When the acquisition of Money Life was announced, it was already a de facto member of the Livedoor group.

Lots of other inconsistencies are being reported regarding this transaction.

Posted by: fukumimi at January 24, 2006 10:31 PM

The TV news has been talking about nothing else but Livedoor for over an hour now.

fukumimi: your point is well taken but I regard that as a structural problem that shareholder disclosure laws are far too lax. Again, as I understand it, Livedoor did not violate the law with their method even considering the late reporting. Of course I may be wrong.

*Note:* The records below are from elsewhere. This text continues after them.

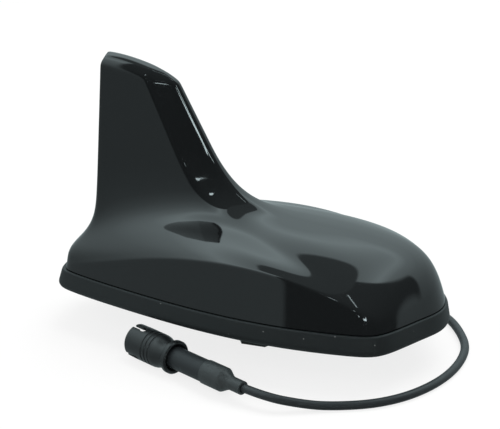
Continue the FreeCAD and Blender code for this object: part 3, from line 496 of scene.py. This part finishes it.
def cover_net():
    """Control rows of half of the cover, from the seam up to the ridge of the fin."""
    def mix(start, end, share):
        return start + (end - start) * np.reshape(share, (-1, 1))

    def raised(points, lift):
        return points + np.stack([0 * lift, 0 * lift, lift], -1)

    seam = seam_points(0.0, SEAM_HEIGHT)
    lift = LIFT * SIDE_LIFT
    crease = seam_points(-lift * slope(WALL_DRAFT), SEAM_HEIGHT + lift)
    root_rear = -TAIL_REACH + ROOT_REAR
    root_x = root_rear + ROOT_ALONG * (ROOT_FRONT - ROOT_REAR)
    root_z = ROOT_HIGH - (ROOT_HIGH - ROOT_LOW) * (1 - ROOT_ALONG) ** ROOT_BOW
    root = np.stack([root_x, ROOT_ACROSS * ROOT_WIDTH / 2, root_z], -1)
    low = raised(mix(crease, root, LOW_SHARE), CROWN_LOW * SHOULDER_CROWN)
    low[:, 0] -= TAIL_BULGE * (1 - ROOT_ALONG) ** TAIL_FADE
    high = raised(mix(crease, root, HIGH_SHARE), CROWN_HIGH * SHOULDER_CROWN)
    wall = np.linalg.norm(crease - seam, axis=1)
    turn = np.minimum(CREASE_BAND / np.maximum(wall, 2 * CREASE_BAND), 0.5)
    shoulder_run = np.linalg.norm(low - crease, axis=1)
    step = np.maximum(CREASE_BAND / np.maximum(shoulder_run, 2 * CREASE_BAND), NOSE_STEP * ROUNDNESS)
    foot = root_z + ROOT_FILLET * (1 + NOSE_FOOT * ROUNDNESS)
    top_rear = fin_points(np.full(len(ALONG), FIN_TOP))[0, 0] + REAR_CORNER * TOP_CORNER
    top_front = fin_points(np.full(len(ALONG), FIN_TOP - TOP_DROP))[-1, 0] - TOP_CORNER
    top_x = top_rear + TOP_SHARE * (top_front - top_rear)
    top_z = FIN_TOP - TOP_DROP * TOP_SHARE ** TOP_BOW
    shoulder = top_z - TOP_WEDGE
    panel = shoulder - foot
    edge = fin_points(shoulder)
    return np.stack([
        seam, mix(seam, crease, WALL_MIDDLE), mix(seam, crease, 1 - turn), crease,
        raised(mix(crease, low, step), NOSE_SWELL * ROUNDNESS), low, high, root,
        fin_points(foot), fin_points(foot + PANEL_LOW * panel), fin_points(foot + PANEL_HIGH * panel),
        fin_points(shoulder - CREASE_BAND), edge,
        np.stack([top_x, TOP_FLAT * edge[:, 1], top_z], -1), np.stack([top_x, 0 * top_x, top_z], -1)])


def basis(count, places, degree=3):
    """End-clamped, evenly spaced B-spline weights by the Cox and de Boor rule: a row per place."""
    marks = np.concatenate([np.zeros(degree), np.linspace(0, 1, count - degree + 1), np.ones(degree)])
    place = np.clip(places, 0, 1 - 1e-12)[:, None]
    weights = ((place >= marks[:-1]) & (place < marks[1:])).astype(float)
    for order in range(1, degree + 1):
        left_span = marks[order:-1] - marks[:-order - 1]
        right_span = marks[order + 1:] - marks[1:-order]
        rising = (place - marks[:-order - 1]) / np.where(left_span > 0, left_span, 1)
        falling = (marks[order + 1:] - place) / np.where(right_span > 0, right_span, 1)
        left = np.where(left_span > 0, rising, 0)
        right = np.where(right_span > 0, falling, 0)
        weights = left * weights[:, :-1] + right * weights[:, 1:]
    return weights


def surface(net, rows, columns):
    """Points of the B-spline surface: row weights times net times column weights."""
    return np.einsum("ui,vj,ijk->uvk", basis(net.shape[0], rows), basis(net.shape[1], columns), net)


def even(count):
    """Even places from 0 to 1."""
    return np.linspace(0, 1, count)


# Inner skin: how many walls in from the seam, and how many millimetres above it
INNER_SKIN = [(1.0, 0.0), (1.6, 8.0), (8.0, 14.0), (8.0, 14.0)]


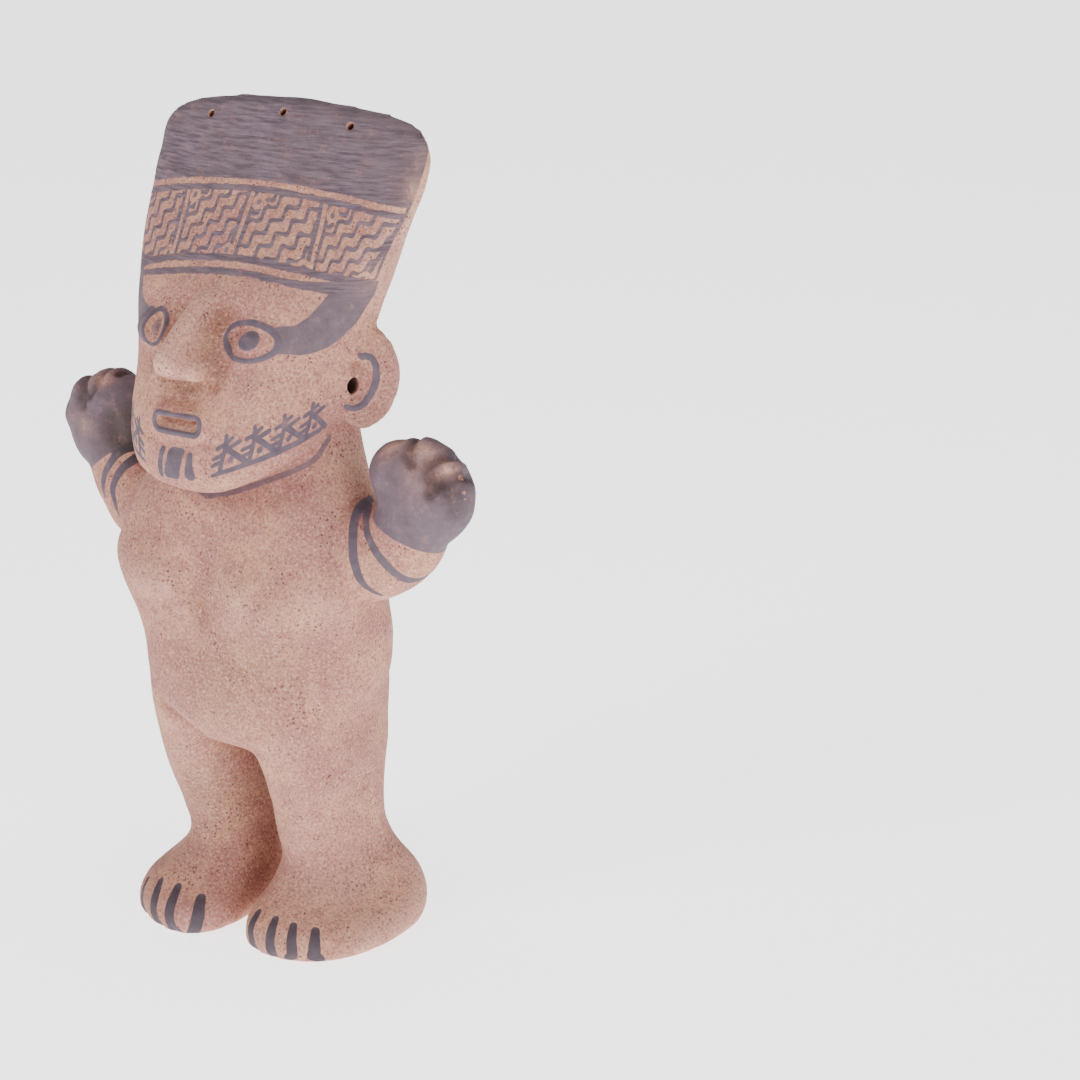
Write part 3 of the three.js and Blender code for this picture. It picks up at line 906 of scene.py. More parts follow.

Posted by: Chris_B at January 24, 2006 10:54 PM

Absolutely agreed that the structural problems are a key issue (and as far as the bigger picture is concerned, much more important than Livedoor itself). Legislators and regulators need to wake up. Don't hold your breath.

I think there is a distinction which needs to be made regarding the acqusition reporting. Even if it was late, if the announcement reflected the acquisition date as being the date when Money Life became a de facto member of the Livedoor group (by being purchased by the investment fund), rather than the date when the investment fund transferred Money Life stock to Livedoor Finance in an intra-group transaction, I would not see this as being a problem. However, it appears the latter transaction was announced as the acquisition, and is being reported that it was done so as a part of a set of moves designed specifically to manipulate Livedoor Finance's share price. The information being leaked out by the Prosecutor's Office is pointing in this direction.